Aucune de ces acceptations n’est particulièrement américaine en soi, et bien d’autres nations aussi ont forgé leur identité nationale sur un ensemble de principes fondamentaux, Anne-Marie Slaughter le reconnait. Mais ces valeurs sont particulièrement importantes dans la définition de l’identité américaine à cause de l’absence d’une ethnie, d’une croyance, ou d’une origine communes. Pour A-M. Slaughter, être patriote aux Etats-Unis ce n’est pas seulement vouer un amour au pays lui-même mais vouer avant tout un amour aux valeurs que défend ce pays. D’où la question centrale posée tout au long de cet ouvrage: comment les Etats-Unis peuvent-ils défendre leurs idéaux dans le monde tout en restant cohérents avec eux? Par exemple, comment promouvoir avec succès la démocratie sans l’imposer par la force? Le livre est un réquisitoire contre la politique étrangère de l’administration Bush avec des mots parfois forts: A-M. Slaughter parle d’un pays qu’elle "ne reconnait plus", dit se réveiller au milieu d’un cauchemar et déplore la banqueroute morale des Etats-Unis. "Le pays que je connais que j’aime", écrit-elle, "est un pays dont le drapeau flotte côte-à-côte avec ceux d’autres nations, pas au-dessus. C’est un pays qui n’a pas besoin de rabâcher qu’il est la plus grande puissance dans l’histoire du monde. C’est un pays qui accepte les contraintes et la règle du droit afin de pouvoir contraindre les autres". 

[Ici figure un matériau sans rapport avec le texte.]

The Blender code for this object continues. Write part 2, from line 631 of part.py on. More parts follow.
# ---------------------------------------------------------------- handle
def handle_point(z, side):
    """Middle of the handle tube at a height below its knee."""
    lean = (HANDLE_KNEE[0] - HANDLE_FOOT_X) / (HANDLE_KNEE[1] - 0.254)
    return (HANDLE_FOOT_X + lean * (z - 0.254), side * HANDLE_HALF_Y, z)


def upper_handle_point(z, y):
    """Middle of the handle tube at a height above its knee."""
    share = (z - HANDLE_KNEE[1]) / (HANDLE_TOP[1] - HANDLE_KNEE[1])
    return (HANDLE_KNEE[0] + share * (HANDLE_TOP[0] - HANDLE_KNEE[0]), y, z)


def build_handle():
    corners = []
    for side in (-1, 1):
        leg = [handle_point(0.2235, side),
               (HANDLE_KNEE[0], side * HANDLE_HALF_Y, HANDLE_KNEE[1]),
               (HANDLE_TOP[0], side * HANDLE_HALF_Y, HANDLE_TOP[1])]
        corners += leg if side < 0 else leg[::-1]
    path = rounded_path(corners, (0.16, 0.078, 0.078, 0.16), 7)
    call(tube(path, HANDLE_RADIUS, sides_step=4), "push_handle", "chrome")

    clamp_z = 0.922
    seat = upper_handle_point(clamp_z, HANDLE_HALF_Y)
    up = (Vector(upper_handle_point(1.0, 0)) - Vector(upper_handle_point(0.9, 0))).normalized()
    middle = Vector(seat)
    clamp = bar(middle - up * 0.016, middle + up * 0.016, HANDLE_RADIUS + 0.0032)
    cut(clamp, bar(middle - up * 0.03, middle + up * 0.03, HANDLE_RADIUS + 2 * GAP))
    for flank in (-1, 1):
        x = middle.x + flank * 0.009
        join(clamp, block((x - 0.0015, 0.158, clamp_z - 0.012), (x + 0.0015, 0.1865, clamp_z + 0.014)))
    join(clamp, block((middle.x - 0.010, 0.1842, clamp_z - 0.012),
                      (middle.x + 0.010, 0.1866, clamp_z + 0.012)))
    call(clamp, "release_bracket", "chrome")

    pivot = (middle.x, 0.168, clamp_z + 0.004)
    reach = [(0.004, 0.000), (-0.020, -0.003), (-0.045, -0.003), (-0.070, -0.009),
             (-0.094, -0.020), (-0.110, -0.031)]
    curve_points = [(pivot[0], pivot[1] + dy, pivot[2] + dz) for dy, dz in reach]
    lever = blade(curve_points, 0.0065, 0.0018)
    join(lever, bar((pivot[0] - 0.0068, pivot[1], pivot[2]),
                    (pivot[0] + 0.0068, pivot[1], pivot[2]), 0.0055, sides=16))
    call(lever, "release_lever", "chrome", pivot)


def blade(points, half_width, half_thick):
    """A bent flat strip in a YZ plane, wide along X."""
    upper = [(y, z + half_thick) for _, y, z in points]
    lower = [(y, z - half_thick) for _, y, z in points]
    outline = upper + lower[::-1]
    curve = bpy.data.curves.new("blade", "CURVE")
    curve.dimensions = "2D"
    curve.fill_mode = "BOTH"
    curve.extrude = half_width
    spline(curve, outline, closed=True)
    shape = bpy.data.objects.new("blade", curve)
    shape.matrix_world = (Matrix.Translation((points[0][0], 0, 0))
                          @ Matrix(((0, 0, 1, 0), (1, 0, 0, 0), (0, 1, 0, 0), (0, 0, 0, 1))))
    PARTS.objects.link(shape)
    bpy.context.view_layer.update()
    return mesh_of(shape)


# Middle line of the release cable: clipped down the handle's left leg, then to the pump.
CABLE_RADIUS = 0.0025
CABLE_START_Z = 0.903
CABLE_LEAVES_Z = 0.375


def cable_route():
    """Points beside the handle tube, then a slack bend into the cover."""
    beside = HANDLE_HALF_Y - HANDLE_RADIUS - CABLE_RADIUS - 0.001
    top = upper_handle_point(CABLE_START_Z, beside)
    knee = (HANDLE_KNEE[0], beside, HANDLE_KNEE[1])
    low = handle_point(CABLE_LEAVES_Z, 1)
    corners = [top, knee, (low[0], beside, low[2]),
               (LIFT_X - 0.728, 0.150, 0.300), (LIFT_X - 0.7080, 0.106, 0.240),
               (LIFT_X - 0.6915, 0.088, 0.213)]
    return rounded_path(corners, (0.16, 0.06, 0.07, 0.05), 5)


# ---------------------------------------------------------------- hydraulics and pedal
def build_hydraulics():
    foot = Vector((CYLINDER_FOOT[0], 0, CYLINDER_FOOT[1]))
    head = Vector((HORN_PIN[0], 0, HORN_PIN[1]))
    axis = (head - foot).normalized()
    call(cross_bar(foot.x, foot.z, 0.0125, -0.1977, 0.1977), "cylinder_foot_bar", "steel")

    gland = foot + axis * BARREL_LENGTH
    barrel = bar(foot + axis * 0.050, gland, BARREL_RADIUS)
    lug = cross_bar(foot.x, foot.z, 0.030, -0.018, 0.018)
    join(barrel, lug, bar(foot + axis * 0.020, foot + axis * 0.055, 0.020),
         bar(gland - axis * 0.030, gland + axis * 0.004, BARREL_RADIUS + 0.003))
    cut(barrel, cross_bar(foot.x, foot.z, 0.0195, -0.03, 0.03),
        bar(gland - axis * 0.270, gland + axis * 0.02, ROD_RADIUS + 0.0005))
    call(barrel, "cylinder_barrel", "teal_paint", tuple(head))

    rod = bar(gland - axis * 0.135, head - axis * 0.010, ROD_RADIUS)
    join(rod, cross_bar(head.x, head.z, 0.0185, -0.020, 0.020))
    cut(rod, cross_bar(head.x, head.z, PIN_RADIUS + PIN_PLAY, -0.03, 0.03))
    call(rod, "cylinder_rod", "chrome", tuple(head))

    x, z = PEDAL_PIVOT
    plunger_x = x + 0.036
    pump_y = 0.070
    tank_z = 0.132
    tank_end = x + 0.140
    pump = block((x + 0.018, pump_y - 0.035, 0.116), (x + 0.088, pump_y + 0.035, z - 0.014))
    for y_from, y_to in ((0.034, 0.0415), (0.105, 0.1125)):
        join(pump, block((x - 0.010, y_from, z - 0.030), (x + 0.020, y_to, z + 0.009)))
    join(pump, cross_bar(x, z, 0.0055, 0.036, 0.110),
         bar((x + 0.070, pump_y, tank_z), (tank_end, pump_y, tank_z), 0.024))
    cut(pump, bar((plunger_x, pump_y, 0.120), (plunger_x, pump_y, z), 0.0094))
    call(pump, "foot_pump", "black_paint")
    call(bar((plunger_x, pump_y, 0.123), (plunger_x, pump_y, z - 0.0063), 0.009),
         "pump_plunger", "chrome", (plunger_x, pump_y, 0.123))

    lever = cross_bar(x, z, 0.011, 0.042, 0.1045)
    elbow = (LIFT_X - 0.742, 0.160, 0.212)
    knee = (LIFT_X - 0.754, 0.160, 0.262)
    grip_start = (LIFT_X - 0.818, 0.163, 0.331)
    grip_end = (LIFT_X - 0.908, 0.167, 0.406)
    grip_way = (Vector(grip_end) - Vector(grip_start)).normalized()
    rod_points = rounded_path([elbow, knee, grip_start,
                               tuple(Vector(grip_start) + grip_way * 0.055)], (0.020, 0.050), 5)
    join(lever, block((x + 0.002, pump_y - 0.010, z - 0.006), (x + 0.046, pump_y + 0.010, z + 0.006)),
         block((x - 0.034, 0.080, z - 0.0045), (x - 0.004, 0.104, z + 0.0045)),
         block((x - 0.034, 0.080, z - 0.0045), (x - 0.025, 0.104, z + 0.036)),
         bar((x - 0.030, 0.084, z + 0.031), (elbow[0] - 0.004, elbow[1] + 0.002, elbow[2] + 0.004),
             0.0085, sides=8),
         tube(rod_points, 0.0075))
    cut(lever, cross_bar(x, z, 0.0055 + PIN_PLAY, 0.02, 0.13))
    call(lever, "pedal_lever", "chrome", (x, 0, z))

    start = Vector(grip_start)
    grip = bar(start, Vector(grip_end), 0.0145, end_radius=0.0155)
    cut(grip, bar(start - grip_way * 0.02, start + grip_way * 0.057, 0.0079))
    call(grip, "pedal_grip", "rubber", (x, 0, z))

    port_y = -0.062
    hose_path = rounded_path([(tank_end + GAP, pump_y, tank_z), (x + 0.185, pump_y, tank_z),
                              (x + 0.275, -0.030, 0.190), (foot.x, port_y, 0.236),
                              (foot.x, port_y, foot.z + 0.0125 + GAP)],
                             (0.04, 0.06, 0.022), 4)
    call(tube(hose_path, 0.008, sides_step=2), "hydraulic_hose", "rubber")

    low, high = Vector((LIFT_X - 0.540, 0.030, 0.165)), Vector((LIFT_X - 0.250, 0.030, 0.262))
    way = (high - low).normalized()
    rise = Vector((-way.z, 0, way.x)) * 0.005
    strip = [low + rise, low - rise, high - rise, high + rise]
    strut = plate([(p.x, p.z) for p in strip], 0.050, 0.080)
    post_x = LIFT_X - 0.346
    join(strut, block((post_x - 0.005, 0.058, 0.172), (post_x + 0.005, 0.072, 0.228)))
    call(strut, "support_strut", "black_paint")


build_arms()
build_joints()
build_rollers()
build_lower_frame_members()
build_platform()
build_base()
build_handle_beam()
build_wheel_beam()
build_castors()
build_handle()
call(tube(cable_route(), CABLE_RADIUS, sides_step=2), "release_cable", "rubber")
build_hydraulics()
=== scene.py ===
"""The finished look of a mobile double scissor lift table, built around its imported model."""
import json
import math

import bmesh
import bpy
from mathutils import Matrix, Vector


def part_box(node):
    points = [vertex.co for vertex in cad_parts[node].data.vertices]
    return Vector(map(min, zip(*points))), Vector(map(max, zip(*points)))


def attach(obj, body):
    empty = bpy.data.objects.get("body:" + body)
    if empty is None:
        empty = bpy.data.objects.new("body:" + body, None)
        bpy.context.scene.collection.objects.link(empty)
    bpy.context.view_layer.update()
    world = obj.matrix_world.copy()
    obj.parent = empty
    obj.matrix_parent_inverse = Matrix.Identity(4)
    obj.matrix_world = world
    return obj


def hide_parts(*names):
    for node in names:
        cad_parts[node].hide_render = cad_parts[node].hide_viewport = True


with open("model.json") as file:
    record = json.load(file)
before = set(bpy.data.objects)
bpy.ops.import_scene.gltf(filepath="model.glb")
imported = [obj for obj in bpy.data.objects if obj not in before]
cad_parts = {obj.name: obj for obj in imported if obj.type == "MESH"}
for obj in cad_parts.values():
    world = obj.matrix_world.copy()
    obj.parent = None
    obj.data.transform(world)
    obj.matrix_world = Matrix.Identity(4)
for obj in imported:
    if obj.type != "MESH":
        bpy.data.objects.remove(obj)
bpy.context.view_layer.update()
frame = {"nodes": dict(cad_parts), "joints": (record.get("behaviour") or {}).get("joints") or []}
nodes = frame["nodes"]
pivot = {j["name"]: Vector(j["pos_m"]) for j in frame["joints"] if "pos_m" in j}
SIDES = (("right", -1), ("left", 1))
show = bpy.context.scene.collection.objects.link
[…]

La règle du droit, et en particulier du droit international, est centrale dans la pensée de A-M. Slaughter et, plus généralement, dans celle de tous ceux qui, comme elle, se définissent comme des partisans du "libéralisme international". Les Etats-Unis doivent accepter de se soumettre aux mêmes règles et de participer aux mêmes institutions internationales que les autres pays du monde, et ils ne pourront gagner la fameuse "guerre contre la terreur" qu’en laissant leurs valeurs fondamentales, et non leurs intérêts immédiats, guider leurs actions internationales. Par sa défense  des valeurs américaines et un retour aux sources émotionnelles et patriotiques, ce livre peut être apprécié par les républicains, même s’il semble résolument démocrate dans son apologie du droit international. C’est donc un exercice bipartisan, comme l’était déjà l’ouvrage précédent d’Anne-Marie Slaughter, le Princeton Project on National Security, une liste de recommandations de politique étrangère pour le monde complexe d’aujourd’hui.

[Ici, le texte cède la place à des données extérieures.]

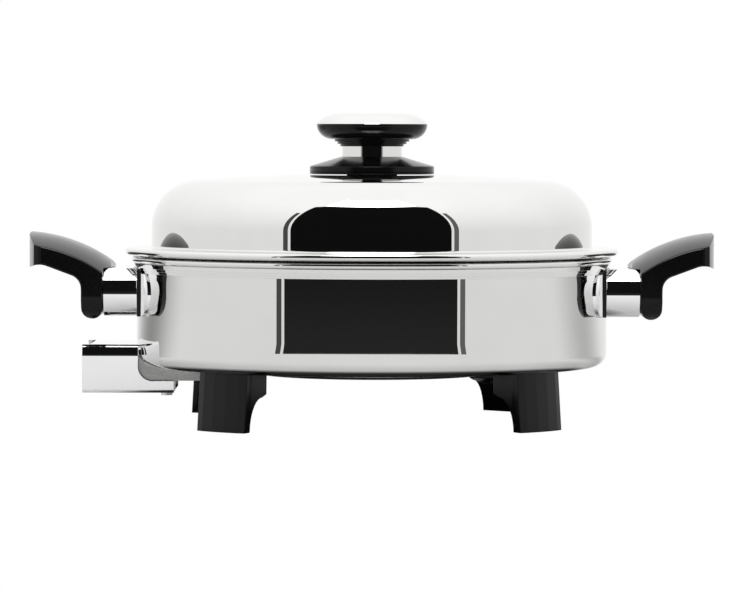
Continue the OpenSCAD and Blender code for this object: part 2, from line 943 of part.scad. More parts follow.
// The ring inside the lid that seats on the rim and reaches into the pan
module lid_ring() {
    wall_in = lid_r - lid_wall;
    seat = rim_z + seat_gap;
    color("gainsboro")
    rotate_extrude()
        polygon([
            [lip_r, rim_z - lip_drop],
            [lip_r, seat],
            [bead_ring_r - 1, seat],
            [bead_ring_r - 1, seat + lid_wall],
            [wall_in, seat + lid_wall],
            [wall_in, ring_top],
            [wall_in - lid_wall, ring_top],
            [lip_r - lid_wall, seat + lid_wall],
            [lip_r - lid_wall, rim_z - lip_drop]
        ]);
}

// ---- Knob ----

module knob_base() {
    groove = 0.4;
    slope_r = collar_r + 0.3;
    color([0.08, 0.08, 0.08])
    difference() {
        rotate_extrude()
            polygon([
                [0, base_z],
                [base_r - 0.6, base_z],
                [base_r, base_z + 0.6],
                [base_r, base_z + 1.2],
                [base_r - groove, base_z + 1.4],
                [base_r, base_z + 1.6],
                [base_r, base_z + knob_rim_h - 0.4],
                [base_r - 1, base_z + knob_rim_h + 0.5],
                [slope_r, base_top],
                [0, base_top]
            ]);
        translate([0, 0, base_z - 1])
            cylinder(h = knob_base_h + 2, r = bushing_d / 2);
        translate([0, 0, base_top - collar_seat])
            ring(collar_r - collar_wall, collar_r, collar_seat + 1);
        steam_holes(base_z - 5);
    }
}

module knob_collar() {
    color("silver")
    translate([0, 0, base_top - collar_seat])
        ring(collar_r - collar_wall, collar_r, collar_top - base_top + collar_seat);
}

module knob_gasket() {
    color("dimgray")
    translate([0, 0, seat_z])
        ring(gasket_in, gasket_out, knob_gap);
}

module knob_bushing() {
    color("goldenrod")
    translate([0, 0, bushing_low])
        ring(stem_r + stem_gap, bushing_d / 2, bushing_top - bushing_low);
}

module knob_nut() {
    color("goldenrod")
    translate([0, 0, seat_z - lid_wall - knob_nut_h])
        difference() {
            cylinder(h = knob_nut_h, r = knob_nut_r, $fn = 6);
            translate([0, 0, -1])
                cylinder(h = knob_nut_h + 2, r = bushing_d / 2);
        }
}

module knob_grip() {
    steps = 3;
    step_r = (knob_r - grip_hole_r) * 0.11;
    step_h = 1.5;
    bowl_r = grip_hole_r + step_r * (steps + 0.3);
    bowl_z = grip_bottom + step_h * steps;
    color([0.08, 0.08, 0.08])
    difference() {
        rotate_extrude()
            polygon(concat(
                [[0, grip_bottom]],
                [for (i = [0:steps - 1], k = [0, 1])
                    [grip_hole_r + step_r * (i + 0.5), grip_bottom + step_h * (i + k)]],
                [for (i = [0:10]) let (a = 9 * i)
                    [bowl_r + (knob_r - 0.2 - bowl_r) * sin(a), grip_top - (grip_top - bowl_z) * cos(a)]],
                [[0, grip_top]]));
        translate([0, 0, grip_bottom - 1])
            cylinder(h = grip_roof - grip_bottom + 1, r = grip_hole_r);
        cylinder(h = far, r = stem_r);
    }
}

module knob_cap() {
    round = 1.5 * cap_h;
    flat_r = knob_r - round;
    lift = 0.6;
    color("gainsboro")
    rotate_extrude()
        polygon(concat(
            [[0, grip_top + cap_h]],
            [for (i = [0:12]) let (a = 90 - 7.5 * i)
                [flat_r + round * cos(a), grip_top + (cap_h - lift) * sin(a) + lift * sin(a)]],
            [for (i = [12:-1:0]) let (a = 90 - 7.5 * i)
                [flat_r + (round - cap_wall) * cos(a), grip_top + (cap_h - cap_wall) * sin(a)]],
            [[0, grip_top + cap_h - cap_wall]]));
}

module vent_stem() {
    color("silver")
    difference() {
        translate([0, 0, stem_low])
            cylinder(h = grip_top + stem_nut_h + 0.8 - stem_low, r = stem_r);
        translate([0, 0, stem_low + 1])
            ring(stem_r - 0.6, stem_r + 1, 0.9);
    }
}

module stem_nut() {
    color("silver")
    translate([0, 0, grip_top])
        difference() {
            cylinder(h = stem_nut_h, r = stem_r + 2.6, $fn = 6);
            translate([0, 0, -1])
                cylinder(h = stem_nut_h + 2, r = stem_r);
        }
}

module vent_disc() {
    color("firebrick")
    translate([0, 0, disc_z])
        ring(stem_r, disc_r, disc_h);
}

module stem_clip() {
    color("silver")
    translate([0, 0, stem_low + 1])
        ring(stem_r - 0.6, stem_r + 2, 0.9);
}

inner_pan();
outer_shell();
rim_band();
heating_element();
element_clips();
seal_bushes();
terminal_box();
terminal_block();
terminal_pins();
probe_well();
probe_guard();
guard_spacers();
guard_screws();
base_cover();
oil_plug();
plug_gasket();
foot_front_left();
foot_front_right();
foot_rear_left();
foot_rear_right();
foot_studs();
foot_nuts();
handle_left();
handle_right();
ferrule_left();
ferrule_right();
bracket_left();
bracket_right();
handle_screws();
lid_shell();
lid_ring();
knob_base();
knob_collar();
knob_gasket();
knob_bushing();
knob_nut();
knob_grip();
knob_cap();
vent_stem();
stem_nut();
vent_disc();
stem_clip();
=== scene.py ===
import json
import math

import bmesh
import bpy
from bpy.props import FloatProperty, FloatVectorProperty, IntProperty, PointerProperty
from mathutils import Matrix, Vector

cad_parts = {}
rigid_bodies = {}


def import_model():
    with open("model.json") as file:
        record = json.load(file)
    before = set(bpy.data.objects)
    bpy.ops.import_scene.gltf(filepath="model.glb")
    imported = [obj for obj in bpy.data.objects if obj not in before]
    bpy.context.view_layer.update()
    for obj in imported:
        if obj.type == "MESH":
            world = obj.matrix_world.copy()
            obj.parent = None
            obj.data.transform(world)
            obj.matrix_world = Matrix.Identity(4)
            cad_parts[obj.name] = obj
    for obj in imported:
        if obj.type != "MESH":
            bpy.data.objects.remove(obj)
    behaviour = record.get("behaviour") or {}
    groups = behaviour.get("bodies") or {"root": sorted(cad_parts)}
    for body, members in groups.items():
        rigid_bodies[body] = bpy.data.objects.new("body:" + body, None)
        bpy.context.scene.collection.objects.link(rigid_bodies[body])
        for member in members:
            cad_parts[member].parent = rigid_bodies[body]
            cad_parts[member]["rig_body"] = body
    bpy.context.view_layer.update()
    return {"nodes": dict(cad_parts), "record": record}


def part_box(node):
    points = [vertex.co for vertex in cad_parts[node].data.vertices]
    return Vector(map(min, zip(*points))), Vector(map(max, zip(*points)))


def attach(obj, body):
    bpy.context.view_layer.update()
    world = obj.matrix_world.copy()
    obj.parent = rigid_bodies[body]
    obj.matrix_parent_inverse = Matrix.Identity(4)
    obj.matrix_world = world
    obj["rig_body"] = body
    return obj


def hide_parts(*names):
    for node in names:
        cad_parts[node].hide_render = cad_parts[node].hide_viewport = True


bl_info = {
    "name": "Electric Skillet",
    "version": (1, 0, 0),
    "blender": (4, 5, 0),
    "location": "View3D > Sidebar > Skillet",
    "description": "Builds the looks of a domed electric skillet around its packed frame",
    "category": "Object",
}

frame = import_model()
NODES = frame["nodes"]

PAN_LOW, PAN_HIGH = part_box("inner_pan")
SHELL_LOW, SHELL_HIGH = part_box("outer_shell")
BAND_LOW, BAND_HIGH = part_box("rim_band")
LID_LOW, LID_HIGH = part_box("lid_shell")
BASE_LOW, BASE_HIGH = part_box("knob_base")
COLLAR_LOW, COLLAR_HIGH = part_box("knob_collar")
GRIP_LOW, GRIP_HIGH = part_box("knob_grip")
CAP_LOW, CAP_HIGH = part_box("knob_cap")
BUSHING_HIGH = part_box("knob_bushing")[1]

# Distance under which two points count as one
MERGE = 1e-6
# A corner flatter than this half angle isn't rounded
STRAIGHT = math.radians(89.5)
# Part of a corner's length that its arc takes up, so that two arcs don't meet
ARC_SHARE = 0.9995
# Degrees turned by each segment of a rounded corner, and the fewest segments
ARC_STEP, ARC_FEWEST = 4, 4
# Clean-up of a frame node's mesh: welding distance, shortest edge and flattest angle that stay
WELD, SHORTEST, FLATTEST = 2e-5, 1e-5, math.radians(0.6)
# Depth of the strip next to a piece's side planes whose edges take the wider crease
SIDE_STRIP = 0.0001
# Rounding of a cut sheet's edge, of the inlet's folded sheets and of the pressed brackets
SHEET_EDGE, FOLDED_EDGE, PRESSED_EDGE = 0.0003, 0.00025, 0.0005
# Rounding of the handles' edges, the wider crease along their sides and the feet's rounding
HANDLE_EDGE, HANDLE_CREASE, FOOT_EDGE = 0.0006, 0.0011, 0.0004
# Segments round the lid and round the knob's pieces
LID_STEPS, KNOB_STEPS = 240, 128
# Sheet of the knob's collar
COLLAR_SHEET = 0.0014
# How far the lathe's rings drift along a turn, as a share of the angle
RING_DRIFT = 0.004
# Values that a noise mostly keeps to, for roughness and for colour
NOISE_SPAN, TINT_SPAN = (0.3, 0.7), (0.35, 0.65)
# Width of the camera's sensor in millimetres
SENSOR = 36.0


# ---- Values a user would change ----


def length(name, text, default):
    return FloatProperty(
        name=name, description=text, default=default, min=0.0, unit="LENGTH", precision=5)


def share(name, text, default):
    return FloatProperty(
        name=name, description=text, default=default, min=0.0, max=1.0, subtype="FACTOR")


def paint(name, text, default):
    return FloatVectorProperty(
        name=name, description=text, default=default, min=0.0, max=1.0, subtype="COLOR")


def number(name, text, default, **limits):
    return FloatProperty(name=name, description=text, default=default, **limits)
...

Les mauvaises langues ont vu dans ce nouveau livre plus une offre de services pour une prochaine administration démocrate qu’une contribution intellectuelle originale. Il est vrai qu’Anne-Marie Slaughter, qui ne dément pas les claires ambitions politiques qu’on lui prête, signe ici un livre plein de bons sentiments et un manifeste idéaliste plus personnel qu’académique. Son nom est souvent mentionné dans les cercles washingtoniens, et les rumeurs lui font jouer un rôle important dans la définition et la conduite de la politique étrangère américaine future. Au moins, avec cette profession de foi, nous savons à quoi nous en tenir.